1 And it came to pass that after two days and two nights they were about to take his body and lay it in a sepulchre, which they had made for the purpose of burying their dead.

2 Now the queen having heard of the fame of Ammon, therefore she sent and desired that he should come in unto her.

3 And it came to pass that Ammon did as he was commanded, and went in unto the queen, and desired to know what she would that he should do.

4 And she said unto him: The servants of my husband have made it known unto me that thou art a prophet of a holy God, and that thou hast power to do many mighty works in his name;

5 Therefore, if this is the case, I would that ye should go in and see my husband, for he has been laid upon his bed for the space of two days and two nights; and some say that he is not dead, but others say that he is dead and that he stinketh, and that he ought to be placed in the sepulchre; but as for myself, to me he doth not stink.

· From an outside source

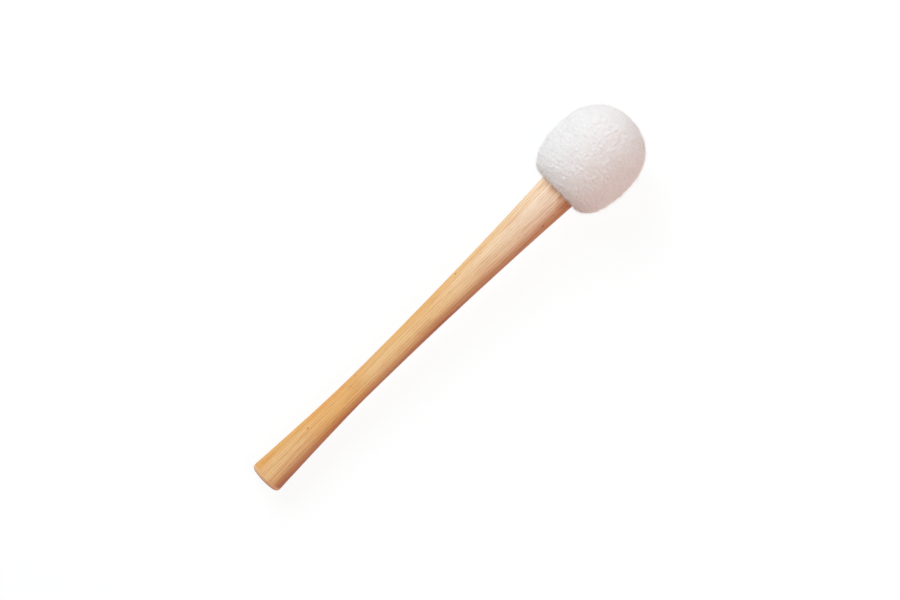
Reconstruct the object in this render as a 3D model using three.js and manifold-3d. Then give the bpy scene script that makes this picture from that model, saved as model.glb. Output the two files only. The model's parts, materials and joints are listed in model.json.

You can finish the story here - but David has always thought this was the sweetest love story, that everyone else thinks he stinks except his wife. He applies the scriptures to himself. The pillow says in my neatest cross stitch possible since I haven't done it since the 7th grade:


To me he doth not stink . . .

Yesterday we went up to my in-laws ward because my Paw-in-law was speaking in church and I was asked to sing "O My Father." (click for history) Earlier in the week I found out the original tune Eliza Snow had chosen was "Gentle Annie" by Stephen Foster, so I found an SATB version at Day Murray Music and sang that version--everyone seemed to really enjoy it, it has that sweet, "Shenandoah Valley" vibe to it. You can hear a clip here of what I sang, if you click the second track--this whole CD is highly recommended.

We had a BBQ with David's parents and sibs and it was all very pleasant. My Paw-in-law is my only Paw, and he's a good one.

Happy Fathers Day to my sweet man. To me he doth not stink.